Problem details:
Only the lines from the one containing "add('housing_shell', housingShell(), materials.white);" through the one containing "imported = [obj" are wanted. Give them again exactly, both ends included.

Task input:
/---

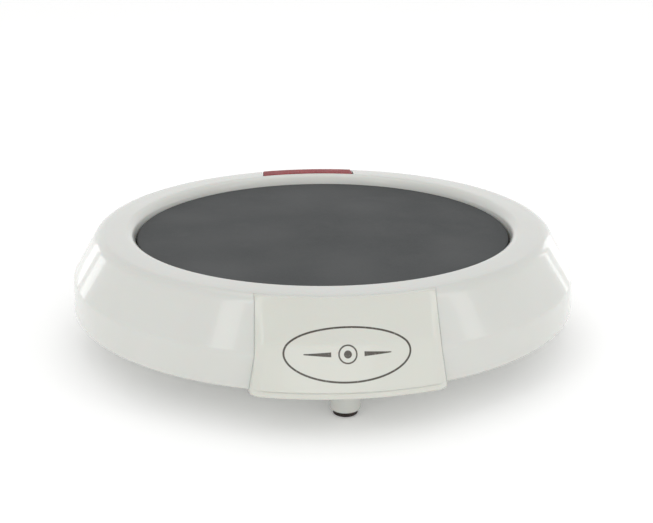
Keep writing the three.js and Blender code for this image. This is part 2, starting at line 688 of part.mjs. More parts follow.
// The paddle at rest: a cap that follows the shoulder, with an end wall and pin hole at each side, a thin
// skirt that closes the slit below its lower end, and a barrel for the plunger under it.
function switchPaddle() {
  const shoulder = new THREE.Vector2(SHOULDER_R + 0.05, PADDLE_TOP_Z);
  const tip = new THREE.Vector2(...onCone(PADDLE_REACH, PADDLE_END_PROUD));
  const down = tip.clone().sub(shoulder).normalize();
  const inward = new THREE.Vector2(down.y, -down.x).multiplyScalar(PADDLE_WALL);
  const innerTip = tip.clone().add(inward);
  const innerTopZ = PADDLE_TOP_Z - PADDLE_WALL;
  const innerShoulderR = innerTip.x - (down.x * (innerTopZ - innerTip.y)) / -down.y;
  const cap = revolve(
    rounded([
      [PADDLE_INNER_R, innerTopZ],
      [innerShoulderR, innerTopZ, 2.5],
      innerTip.toArray(),
      [...tip, 0.6],
      [...shoulder, SHOULDER_RADIUS],
      [PADDLE_INNER_R, PADDLE_TOP_Z, 0.5],
    ]),
    120,
  );
  const ends = revolve(
    [
      [PADDLE_INNER_R + 0.2, PADDLE_TOP_Z - 1],
      [57.4, 27.2],
      [58.2, 23],
      [63.2, 22.9],
      [innerTip.x - 0.2, innerTip.y + 0.4],
      [innerShoulderR + 0.9, innerTopZ + 0.4],
      [innerShoulderR - 1, PADDLE_TOP_Z - 1],
    ],
    120,
  );
  const aboutPivot = (radius) => (degrees) => {
    const [out, up] = onCircle(radius, degrees);
    return [PIVOT_Y + out, PIVOT_Z + up];
  };
  const skirt = revolve(
    [
      ...PADDLE_SKIRT_ANGLES.map(aboutPivot(PADDLE_SKIRT_R)),
      ...PADDLE_SKIRT_ANGLES.map(aboutPivot(PADDLE_SKIRT_R - 0.5)).reverse(),
    ],
    120,
  );
  const span = [[PIVOT_Y - 12, PIVOT_Y + 12], [PIVOT_Z - 6, PIVOT_Z + 8]];
  const endSlots = [-1, 1].map((side) => {
    const edges = [side * (EAR_OUTER_X + 0.4), side * PADDLE_HALF_WIDTH].sort((a, b) => a - b);
    return block(edges, ...span);
  });
  const middle = block([-PADDLE_HALF_WIDTH, PADDLE_HALF_WIDTH], ...span);
  const barrel = leaned(postShape(PLUNGER_X, PIVOT_Y, BARREL_R, BARREL_END_Z, innerTopZ + 1));
  const bore = leaned(postShape(PLUNGER_X, PIVOT_Y, BARREL_BORE_R, BARREL_END_Z - 1, innerTopZ - 0.1));
  const pinHoles = [
    rod(-PADDLE_HALF_WIDTH - 1, -EAR_OUTER_X, PIVOT_Y, PIVOT_Z, PIN_R + GAP),
    rod(EAR_OUTER_X, PADDLE_HALF_WIDTH + 1, PIVOT_Y, PIVOT_Z, PIN_R + GAP),
  ];
  const endWalls = ends.intersect(joined(...endSlots));
  return cut(joined(cap.add(skirt).intersect(middle), endWalls, barrel), bore, ...pinHoles);
}

function addPaddle() {
  add('switch_paddle', switchPaddle(), materials.red);

  const tip = BRIDGE_Z + BRIDGE_THICKNESS + GAP;
  const profile = rounded([[0, tip], [PLUNGER_R, tip, 0.95], [PLUNGER_R, 24.3], [0, 24.3]]);
  const plunger = new THREE.LatheGeometry(profile.map(([r, z]) => new THREE.Vector2(r, z)), 16);
  plunger.rotateX(Math.PI / 2);
  plunger.translate(PLUNGER_X, PIVOT_Y, 0);
  add('switch_plunger', leaned(plunger), materials.sleeve);

  const turns = 5;
  const [low, high] = [24.9, 27.8];
  const path = Array.from({ length: turns * 8 + 1 }, (_, k) => {
    const [x, y] = onCircle(0.8, k * 45);
    return [PLUNGER_X + x, PIVOT_Y + y, low + ((high - low) * k) / (turns * 8)];
  });
  add('plunger_spring', leaned(wireShape(path, 0.2, 5, turns * 12)), materials.steel);
}

// The frame that the pins sit in. It is screwed up to two bosses of the shell.
function switchCarrier() {
  const level = [CARRIER_BOTTOM_Z, CARRIER_TOP_Z];
  const ear = (left, right) =>
    joined(
      block([left, right], [PIVOT_Y - 1.9, PIVOT_Y + 1.9], [CARRIER_BOTTOM_Z, PIVOT_Z]),
      rod(left, right, PIVOT_Y, PIVOT_Z, 1.9, 20),
    );
  const tabs = Object.values(CARRIER_SCREW_ANGLES).map((angle) =>
    post(...onCircle(BOSS_CIRCLE_R, angle), BOSS_R - 0.1, ...level),
  );
  const screwHoles = Object.values(CARRIER_SCREW_ANGLES).map((angle) =>
    post(...onCircle(BOSS_CIRCLE_R, angle), 1.3, CARRIER_BOTTOM_Z - 1, CARRIER_TOP_Z + 1, 10),
  );
  const whole = joined(
    block([-20, 20], [57.9, 60], level),
    block([-15, 15], [57.9, 62.3], level),
    block([-9.5, 9.5], [57.9, 63.2], level),
    ear(EAR_INNER_X, EAR_OUTER_X),
    ear(-EAR_OUTER_X, -EAR_INNER_X),
    ...tabs,
  );
  const plungerNotch = block(
    [PLUNGER_X - 1.9, PLUNGER_X + 1.9],
    [57, PIVOT_Y + 2.1],
    [CARRIER_BOTTOM_Z - 1, CARRIER_TOP_Z + 1],
  );
  const pinHole = rod(-EAR_OUTER_X - 1, EAR_OUTER_X + 1, PIVOT_Y, PIVOT_Z, PIN_R + GAP);
  return cut(whole, plungerNotch, pinHole, ...screwHoles);
}

function addCarrier() {
  add('switch_carrier', switchCarrier(), materials.black);
  Object.entries(CARRIER_SCREW_ANGLES).forEach(([side, angle]) => {
    const [x, y] = onCircle(BOSS_CIRCLE_R, angle);
    add(`carrier_screw_${side}`, smallScrew(x, y, CARRIER_BOTTOM_Z - GAP), materials.steel);
    const sign = side === 'right' ? 1 : -1;
    const [headFrom, headTo] = [sign * 9.5, sign * (EAR_INNER_X - GAP)].sort((a, b) => a - b);
    const [from, to] = [sign * 9.5, sign * (PADDLE_HALF_WIDTH - GAP)].sort((a, b) => a - b);
    const head = rod(headFrom, headTo, PIVOT_Y, PIVOT_Z, 1.7);
    add(`pivot_pin_${side}`, head.add(rod(from, to, PIVOT_Y, PIVOT_Z, PIN_R)), materials.steel);
  });
}

function addContacts() {
  const [x0, x1] = BLOCK.x;
  const [y0, y1] = BLOCK.y;
  const inner = { x: [x0 + BLOCK_WALL, x1 - BLOCK_WALL], y: [y0 + BLOCK_WALL, y1 - BLOCK_WALL] };
  const loadY = [PIVOT_Y - BRIDGE_HALF_LENGTH, PIVOT_Y - BRIDGE_HALF_LENGTH + 1.2];
  const cavity = block(inner.x, inner.y, [BLOCK_FLOOR_Z, BLOCK.z[1] + 1]);
  const lineSlot = block([x0 - 1, x0 + 2], [PIVOT_Y - 1, PIVOT_Y + 1], [BLOCK_FLOOR_Z, 16]);
  const loadSlot = block([x1 - 2, x1 + 1], [loadY[0] - 0.3, loadY[1] + 0.3], [BLOCK_FLOOR_Z, 16]);
  add('contact_block', cut(block(BLOCK.x, BLOCK.y, BLOCK.z), cavity, lineSlot, loadSlot), materials.black);

  const floor = BLOCK_FLOOR_Z + GAP;
  const half = (inner.x[1] - inner.x[0]) / 2 - 0.6;
  const acrossBridge = [PLUNGER_X - half, PLUNGER_X + half];
  const line = joined(
    block([x0 - 4, acrossBridge[1]], [PIVOT_Y - 0.7, PIVOT_Y + 0.7], [floor, floor + 0.4]),
    block(acrossBridge, [PIVOT_Y - 0.4, PIVOT_Y + 0.4], [floor, BRIDGE_Z - GAP]),
  );
  add('line_contact', line, materials.brass);
  add('load_contact', block([acrossBridge[0], x1 + 2.5], loadY, [floor, floor + 0.35]), materials.brass);

  const bridge = new THREE.BoxGeometry(2 * half, 2 * BRIDGE_HALF_LENGTH, BRIDGE_THICKNESS);
  bridge.translate(PLUNGER_X, PIVOT_Y, BRIDGE_Z + BRIDGE_THICKNESS / 2);
  add('contact_bridge', turnedAbout(PIVOT_Y, BRIDGE_Z, -BRIDGE_TILT, bridge), materials.brass);
}

function addLamp() {
  const lampZ = CARRIER_TOP_Z + GAP + 2.2;
  const bulb = rod(-7.6, 2.4, 60.1, lampZ, 2.2, 20).add(rod(-9, -7.6, 60.1, lampZ, 1.4, 12));
  add('neon_lamp', bulb, materials.glass);
  const resistor = rod(-8, -2, 60, 18.4, 1.1, 14).add(rod(-10.5, 1, 60, 18.4, 0.35, 8));
  add('lamp_resistor', resistor, materials.resistor);
}

// ---------------------------------------------------------------- wiring

function addWiring() {
  const spliceAngle = 120;
  const [x, y] = onCircle(59.5, spliceAngle);
  const profile = rounded([[0, -7], [3, -7], [3, 5], [1.9, 7], [0, 7]]);
  const geometry = new THREE.LatheGeometry(profile.map(([r, z]) => new THREE.Vector2(r, z)), 16);
  geometry.rotateZ(THREE.MathUtils.degToRad(spliceAngle));
  geometry.translate(x, y, 16.7);
  add('splice_cap', solid(geometry), materials.sleeve);

  const tabs = tabPlaces();
  const toThermostat = [
    [13.1, 57, 15.5],
    [16.2, 56, 15.8],
    [18.5, 52.6, 16.4],
    [18.6, 47.5, 16.9],
    [16.5, 36, 17.2],
    [11.3, 26, 17.5],
  ];
  const toHeater = [
    [-11.1, 26, 17.5],
    [-17, 23, 17.5],
    [-20.5, 14.5, 17.5],
    [-19, 7.5, 17.8],
    [tabs.line[0] - 1, tabs.line[1], 18],
  ];
  const neutral = [
    [x + 6.8, y + 3.9, 16.7],
    [-21.2, 55.6, 16.7],
    [-19, 52.6, 16.8],
    [-18.4, 47.6, 16.9],
    [-20, 38, 17.1],
    [-29, 15, 17.4],
    [-33, -5, 17.7],
    [tabs.neutral[0] + 1.2, tabs.neutral[1], 18],
  ];
  add('lead_switch_to_thermostat', wire(toThermostat, WIRE_R), materials.sleeve);
  add('lead_thermostat_to_heater', wire(toHeater, WIRE_R), materials.sleeve);
  add('lead_neutral', wire(neutral, WIRE_R, 8, 40), materials.sleeve);
}

// ---------------------------------------------------------------- assembly

add('housing_shell', housingShell(), materials.white);
add('front_panel', frontPanel(), materials.cream);
add('base_cover', baseCover(), materials.white);
addFeetAndBaseScrews();
const labelZ = [COVER_BOTTOM_Z - 2 * GAP, COVER_BOTTOM_Z - GAP];
add('rating_label', block([-23, 23], [-36, -14], labelZ), materials.label);
add('cord_gland', cordGland(), materials.white);
add('hot_plate', hotPlate(), materials.coating);
add('plate_gasket', plateGasket(), materials.silicone);
addHeaterStack();
addHeaterTabs();
add('heat_shield', heatShield(), materials.galvanised);
addShieldScrews();
addThermostat();
addPaddle();
addCarrier();
addContacts();
addLamp();
addWiring();

export default warmer;
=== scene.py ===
"""Looks for the candle warmer plate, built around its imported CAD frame.

Sizes are in millimetres and are turned into metres when a mesh is made. The big visible pieces are built
again here with smooth surfaces, and stand for their CAD nodes. The small inner pieces keep their CAD shape
and only get better materials.
"""

import json
import math

import bmesh
import bpy
from mathutils import Matrix, Vector


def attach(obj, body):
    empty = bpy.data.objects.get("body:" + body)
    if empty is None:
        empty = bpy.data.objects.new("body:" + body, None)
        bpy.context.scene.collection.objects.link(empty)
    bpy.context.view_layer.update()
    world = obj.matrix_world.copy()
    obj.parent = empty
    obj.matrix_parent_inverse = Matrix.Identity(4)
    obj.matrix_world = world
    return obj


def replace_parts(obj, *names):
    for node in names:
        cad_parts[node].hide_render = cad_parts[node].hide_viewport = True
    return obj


MM = 0.001
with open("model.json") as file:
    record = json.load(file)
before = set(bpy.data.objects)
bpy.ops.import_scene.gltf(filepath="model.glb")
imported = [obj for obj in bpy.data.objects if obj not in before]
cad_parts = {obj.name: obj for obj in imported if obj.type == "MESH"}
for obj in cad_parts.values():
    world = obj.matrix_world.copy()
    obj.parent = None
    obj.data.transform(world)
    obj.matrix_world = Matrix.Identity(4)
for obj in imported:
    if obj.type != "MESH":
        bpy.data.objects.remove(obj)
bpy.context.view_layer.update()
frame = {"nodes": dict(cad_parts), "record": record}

# ---------------------------------------------------------------- sizes, in millimetres and degrees

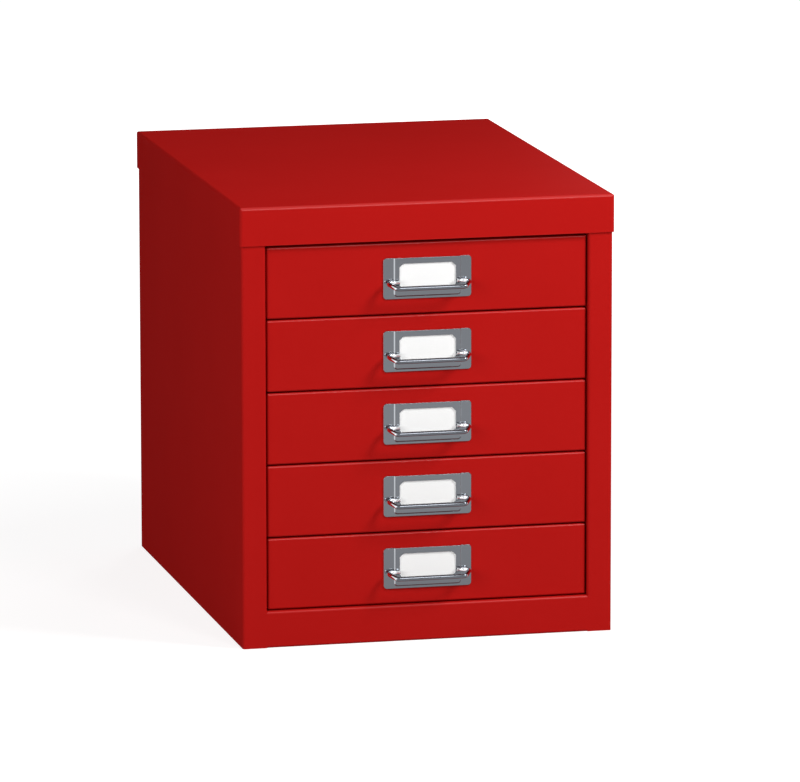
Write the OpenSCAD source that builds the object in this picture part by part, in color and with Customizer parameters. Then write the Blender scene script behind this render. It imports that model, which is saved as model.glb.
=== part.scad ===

\---

Exercise response:
add('housing_shell', housingShell(), materials.white);
add('front_panel', frontPanel(), materials.cream);
add('base_cover', baseCover(), materials.white);
addFeetAndBaseScrews();
const labelZ = [COVER_BOTTOM_Z - 2 * GAP, COVER_BOTTOM_Z - GAP];
add('rating_label', block([-23, 23], [-36, -14], labelZ), materials.label);
add('cord_gland', cordGland(), materials.white);
add('hot_plate', hotPlate(), materials.coating);
add('plate_gasket', plateGasket(), materials.silicone);
addHeaterStack();
addHeaterTabs();
add('heat_shield', heatShield(), materials.galvanised);
addShieldScrews();
addThermostat();
addPaddle();
addCarrier();
addContacts();
addLamp();
addWiring();

export default warmer;
=== scene.py ===
"""Looks for the candle warmer plate, built around its imported CAD frame.

Sizes are in millimetres and are turned into metres when a mesh is made. The big visible pieces are built
again here with smooth surfaces, and stand for their CAD nodes. The small inner pieces keep their CAD shape
and only get better materials.
"""

import json
import math

import bmesh
import bpy
from mathutils import Matrix, Vector


def attach(obj, body):
    empty = bpy.data.objects.get("body:" + body)
    if empty is None:
        empty = bpy.data.objects.new("body:" + body, None)
        bpy.context.scene.collection.objects.link(empty)
    bpy.context.view_layer.update()
    world = obj.matrix_world.copy()
    obj.parent = empty
    obj.matrix_parent_inverse = Matrix.Identity(4)
    obj.matrix_world = world
    return obj


def replace_parts(obj, *names):
    for node in names:
        cad_parts[node].hide_render = cad_parts[node].hide_viewport = True
    return obj


MM = 0.001
with open("model.json") as file:
    record = json.load(file)
before = set(bpy.data.objects)
bpy.ops.import_scene.gltf(filepath="model.glb")
imported = [obj for obj in bpy.data.objects if obj not in before]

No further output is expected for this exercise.